What is of utmost significance in this structure of opposition is that, two musics on opposite sides of the European-Asia continent produced two completely different musics while using the same elements of opposition between fifth intervals. The whole difference in their applications lies in that Europe's fifths were applied to diatonic musical structures. If bipolarity and fifth intervals may be viewed in geographical and historical perspective, Europe and East-Southeast Asia represent extremes of musical development using these same elements --Europe using them with polyphony and harmony, and Asia setting them in cultural patterns of pentatonic statements expressed in several orchestras of varying instrumental colors.

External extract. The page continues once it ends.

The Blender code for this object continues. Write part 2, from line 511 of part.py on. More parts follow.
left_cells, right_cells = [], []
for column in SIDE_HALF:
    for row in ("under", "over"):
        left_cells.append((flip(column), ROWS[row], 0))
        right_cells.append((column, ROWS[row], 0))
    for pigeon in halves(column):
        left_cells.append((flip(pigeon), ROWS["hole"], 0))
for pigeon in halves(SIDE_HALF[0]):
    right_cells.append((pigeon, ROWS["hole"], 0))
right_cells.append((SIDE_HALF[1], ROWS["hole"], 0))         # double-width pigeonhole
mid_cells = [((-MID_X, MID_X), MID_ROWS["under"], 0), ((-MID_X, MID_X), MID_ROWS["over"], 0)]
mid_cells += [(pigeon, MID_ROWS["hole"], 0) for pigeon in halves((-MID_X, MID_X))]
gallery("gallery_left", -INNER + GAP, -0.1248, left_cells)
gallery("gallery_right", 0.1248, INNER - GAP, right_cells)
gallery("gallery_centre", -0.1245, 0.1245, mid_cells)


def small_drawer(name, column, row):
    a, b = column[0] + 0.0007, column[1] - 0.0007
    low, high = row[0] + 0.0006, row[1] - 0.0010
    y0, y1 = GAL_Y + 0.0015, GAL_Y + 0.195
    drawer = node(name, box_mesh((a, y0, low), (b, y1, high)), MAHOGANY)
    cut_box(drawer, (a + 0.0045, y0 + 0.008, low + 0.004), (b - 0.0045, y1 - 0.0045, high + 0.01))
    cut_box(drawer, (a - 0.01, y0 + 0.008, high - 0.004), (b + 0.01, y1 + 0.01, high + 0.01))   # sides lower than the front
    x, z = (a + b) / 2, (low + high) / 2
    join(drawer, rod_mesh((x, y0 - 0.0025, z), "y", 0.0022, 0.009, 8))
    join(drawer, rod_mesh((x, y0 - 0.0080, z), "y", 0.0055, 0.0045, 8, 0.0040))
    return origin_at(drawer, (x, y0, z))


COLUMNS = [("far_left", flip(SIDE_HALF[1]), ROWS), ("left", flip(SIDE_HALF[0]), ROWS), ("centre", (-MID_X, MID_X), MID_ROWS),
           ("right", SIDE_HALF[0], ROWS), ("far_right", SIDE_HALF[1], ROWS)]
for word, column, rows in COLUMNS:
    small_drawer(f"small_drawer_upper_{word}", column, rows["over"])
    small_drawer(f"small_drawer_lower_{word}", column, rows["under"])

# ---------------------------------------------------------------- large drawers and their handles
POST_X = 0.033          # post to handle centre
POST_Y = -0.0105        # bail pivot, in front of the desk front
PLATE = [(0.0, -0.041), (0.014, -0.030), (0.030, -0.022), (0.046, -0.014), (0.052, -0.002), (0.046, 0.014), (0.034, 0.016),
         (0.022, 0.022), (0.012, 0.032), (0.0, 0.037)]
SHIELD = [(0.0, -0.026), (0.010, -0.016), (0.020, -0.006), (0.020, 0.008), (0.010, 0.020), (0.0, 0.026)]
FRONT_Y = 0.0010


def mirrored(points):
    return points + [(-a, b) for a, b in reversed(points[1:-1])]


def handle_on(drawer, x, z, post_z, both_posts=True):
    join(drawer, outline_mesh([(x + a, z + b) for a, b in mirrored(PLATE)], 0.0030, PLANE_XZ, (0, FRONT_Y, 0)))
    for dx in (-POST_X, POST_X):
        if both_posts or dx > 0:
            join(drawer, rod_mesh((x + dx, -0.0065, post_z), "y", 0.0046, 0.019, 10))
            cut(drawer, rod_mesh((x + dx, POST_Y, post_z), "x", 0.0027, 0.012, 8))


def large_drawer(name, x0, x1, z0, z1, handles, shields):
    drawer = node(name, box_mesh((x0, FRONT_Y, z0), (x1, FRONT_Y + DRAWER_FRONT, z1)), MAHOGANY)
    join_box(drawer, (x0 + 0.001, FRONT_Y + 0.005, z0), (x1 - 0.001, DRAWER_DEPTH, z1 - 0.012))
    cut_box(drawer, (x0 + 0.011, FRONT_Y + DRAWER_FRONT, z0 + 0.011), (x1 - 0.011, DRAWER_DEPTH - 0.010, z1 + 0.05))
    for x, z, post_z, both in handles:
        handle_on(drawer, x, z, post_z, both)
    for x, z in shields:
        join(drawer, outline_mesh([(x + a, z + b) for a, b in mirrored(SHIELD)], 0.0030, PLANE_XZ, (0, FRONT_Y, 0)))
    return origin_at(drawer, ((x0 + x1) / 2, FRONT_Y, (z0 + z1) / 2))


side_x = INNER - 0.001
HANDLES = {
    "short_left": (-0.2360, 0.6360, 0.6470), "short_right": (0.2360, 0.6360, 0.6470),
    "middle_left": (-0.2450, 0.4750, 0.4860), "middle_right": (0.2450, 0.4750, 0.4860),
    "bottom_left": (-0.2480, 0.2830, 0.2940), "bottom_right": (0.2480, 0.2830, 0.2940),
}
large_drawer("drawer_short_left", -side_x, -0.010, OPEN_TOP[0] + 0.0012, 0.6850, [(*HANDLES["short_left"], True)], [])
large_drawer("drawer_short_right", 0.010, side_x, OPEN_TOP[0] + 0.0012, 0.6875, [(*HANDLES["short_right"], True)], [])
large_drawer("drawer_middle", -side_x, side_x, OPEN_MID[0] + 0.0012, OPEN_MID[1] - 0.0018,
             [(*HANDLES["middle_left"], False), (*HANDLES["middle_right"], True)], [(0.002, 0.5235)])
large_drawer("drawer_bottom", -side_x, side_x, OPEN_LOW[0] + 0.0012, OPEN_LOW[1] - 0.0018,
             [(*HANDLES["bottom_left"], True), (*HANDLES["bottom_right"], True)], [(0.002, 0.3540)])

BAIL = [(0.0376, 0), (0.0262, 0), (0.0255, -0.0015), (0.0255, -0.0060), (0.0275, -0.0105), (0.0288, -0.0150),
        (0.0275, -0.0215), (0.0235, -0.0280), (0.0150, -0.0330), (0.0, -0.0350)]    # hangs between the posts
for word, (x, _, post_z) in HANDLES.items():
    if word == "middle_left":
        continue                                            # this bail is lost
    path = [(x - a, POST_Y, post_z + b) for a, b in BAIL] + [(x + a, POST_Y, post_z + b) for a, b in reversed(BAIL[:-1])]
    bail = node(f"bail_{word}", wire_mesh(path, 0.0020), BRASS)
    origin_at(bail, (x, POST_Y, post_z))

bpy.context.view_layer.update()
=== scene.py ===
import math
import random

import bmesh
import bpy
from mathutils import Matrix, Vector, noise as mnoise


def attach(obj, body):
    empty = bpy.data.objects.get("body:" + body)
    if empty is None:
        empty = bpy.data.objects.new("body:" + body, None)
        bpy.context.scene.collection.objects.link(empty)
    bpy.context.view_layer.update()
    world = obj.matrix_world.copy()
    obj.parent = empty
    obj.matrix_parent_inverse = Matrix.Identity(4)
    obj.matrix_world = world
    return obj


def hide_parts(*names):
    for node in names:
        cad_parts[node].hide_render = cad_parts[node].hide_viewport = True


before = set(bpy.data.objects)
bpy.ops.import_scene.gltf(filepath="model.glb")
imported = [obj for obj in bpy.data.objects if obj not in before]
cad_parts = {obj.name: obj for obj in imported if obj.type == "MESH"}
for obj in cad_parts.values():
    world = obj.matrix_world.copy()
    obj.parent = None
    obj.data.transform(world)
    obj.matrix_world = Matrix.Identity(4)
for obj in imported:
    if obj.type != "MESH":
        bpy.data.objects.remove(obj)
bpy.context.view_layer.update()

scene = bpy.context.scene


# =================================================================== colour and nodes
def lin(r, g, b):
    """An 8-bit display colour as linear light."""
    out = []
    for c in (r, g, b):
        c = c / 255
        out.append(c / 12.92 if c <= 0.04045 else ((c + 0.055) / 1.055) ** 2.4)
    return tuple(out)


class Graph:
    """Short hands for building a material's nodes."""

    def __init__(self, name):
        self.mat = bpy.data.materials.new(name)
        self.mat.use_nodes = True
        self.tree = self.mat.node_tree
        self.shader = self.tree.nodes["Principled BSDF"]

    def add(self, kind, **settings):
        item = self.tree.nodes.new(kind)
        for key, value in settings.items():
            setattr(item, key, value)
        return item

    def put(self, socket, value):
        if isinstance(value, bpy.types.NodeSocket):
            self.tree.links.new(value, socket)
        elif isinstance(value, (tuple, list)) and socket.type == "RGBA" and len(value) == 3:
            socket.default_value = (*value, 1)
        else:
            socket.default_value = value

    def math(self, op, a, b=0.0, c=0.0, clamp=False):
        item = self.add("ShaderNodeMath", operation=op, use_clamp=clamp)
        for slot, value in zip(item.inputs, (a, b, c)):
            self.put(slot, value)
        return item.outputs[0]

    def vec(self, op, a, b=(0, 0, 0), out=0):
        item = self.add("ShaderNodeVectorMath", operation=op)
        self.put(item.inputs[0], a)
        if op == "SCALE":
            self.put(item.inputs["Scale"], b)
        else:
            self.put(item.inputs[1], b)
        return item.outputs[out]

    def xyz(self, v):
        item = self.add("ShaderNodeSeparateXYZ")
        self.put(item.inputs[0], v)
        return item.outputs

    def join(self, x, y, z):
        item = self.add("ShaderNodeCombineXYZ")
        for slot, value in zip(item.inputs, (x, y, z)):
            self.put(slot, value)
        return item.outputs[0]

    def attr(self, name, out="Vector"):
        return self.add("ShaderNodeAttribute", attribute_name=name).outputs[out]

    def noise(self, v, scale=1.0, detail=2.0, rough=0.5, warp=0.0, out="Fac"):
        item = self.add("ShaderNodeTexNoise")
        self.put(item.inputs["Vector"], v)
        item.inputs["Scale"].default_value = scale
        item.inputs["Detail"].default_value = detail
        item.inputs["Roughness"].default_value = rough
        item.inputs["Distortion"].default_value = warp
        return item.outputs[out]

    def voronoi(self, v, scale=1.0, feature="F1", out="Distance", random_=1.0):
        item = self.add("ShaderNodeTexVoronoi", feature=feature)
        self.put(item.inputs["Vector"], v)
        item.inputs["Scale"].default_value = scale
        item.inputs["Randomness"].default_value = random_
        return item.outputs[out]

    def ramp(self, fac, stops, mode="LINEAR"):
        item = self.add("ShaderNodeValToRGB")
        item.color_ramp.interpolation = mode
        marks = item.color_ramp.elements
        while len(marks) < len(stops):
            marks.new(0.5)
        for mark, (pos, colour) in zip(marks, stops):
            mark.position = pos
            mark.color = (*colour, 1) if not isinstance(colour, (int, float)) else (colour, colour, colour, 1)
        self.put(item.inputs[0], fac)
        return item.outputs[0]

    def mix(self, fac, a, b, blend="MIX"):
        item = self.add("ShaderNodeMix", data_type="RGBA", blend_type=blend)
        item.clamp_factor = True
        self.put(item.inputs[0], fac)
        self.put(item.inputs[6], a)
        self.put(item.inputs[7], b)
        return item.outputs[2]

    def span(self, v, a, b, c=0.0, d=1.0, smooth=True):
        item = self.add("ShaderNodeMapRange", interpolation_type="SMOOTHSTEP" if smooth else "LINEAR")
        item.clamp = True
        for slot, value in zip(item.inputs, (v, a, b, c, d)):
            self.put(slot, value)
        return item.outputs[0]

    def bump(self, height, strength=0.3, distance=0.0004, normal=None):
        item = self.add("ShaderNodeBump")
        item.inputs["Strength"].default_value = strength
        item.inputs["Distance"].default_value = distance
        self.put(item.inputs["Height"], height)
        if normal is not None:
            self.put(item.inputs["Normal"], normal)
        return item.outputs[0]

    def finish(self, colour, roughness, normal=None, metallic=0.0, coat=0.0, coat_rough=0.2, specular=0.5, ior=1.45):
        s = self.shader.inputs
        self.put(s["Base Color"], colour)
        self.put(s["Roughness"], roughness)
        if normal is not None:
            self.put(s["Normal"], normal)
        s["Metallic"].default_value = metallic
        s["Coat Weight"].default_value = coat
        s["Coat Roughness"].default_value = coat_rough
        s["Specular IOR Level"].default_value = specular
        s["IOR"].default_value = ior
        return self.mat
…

At one time, Professor Laurence Picken spoke of a unity between the musics of Europe and Asia. Indeed, the fifth interval and its use in bipolar opposition are fundamental attributes of that unity. Somewhat differently, Professor Joseph Needham distinguishes Western science from Chinese science. The distinction is explicit in music, in the workings of fifth-degree relationships in diatonic music in Europe and in pentatonic music in Asia.

In sharing with you these ideas and perceptions, I am also seeking for comments, support or collaborative work with scholars in Japan or elsewhere. In Taipei at the National Institute of the Arts, where I have been giving periodic courses in ethnomusicology during the last two years, I have found encouragement and assistance from a few students, professors and the administration. I hope in the coming years to collaborate with more researches, especially in an input of ideas for the revelaton of hidden facets of music in Asia.

I thank you all for your kind attention, and once again, I would like to reiterate my gratefulness to the KoizumiFoundation for Ethnomusicology for this award and for an opportunity to express views concerning ethnomusicoly in Asia.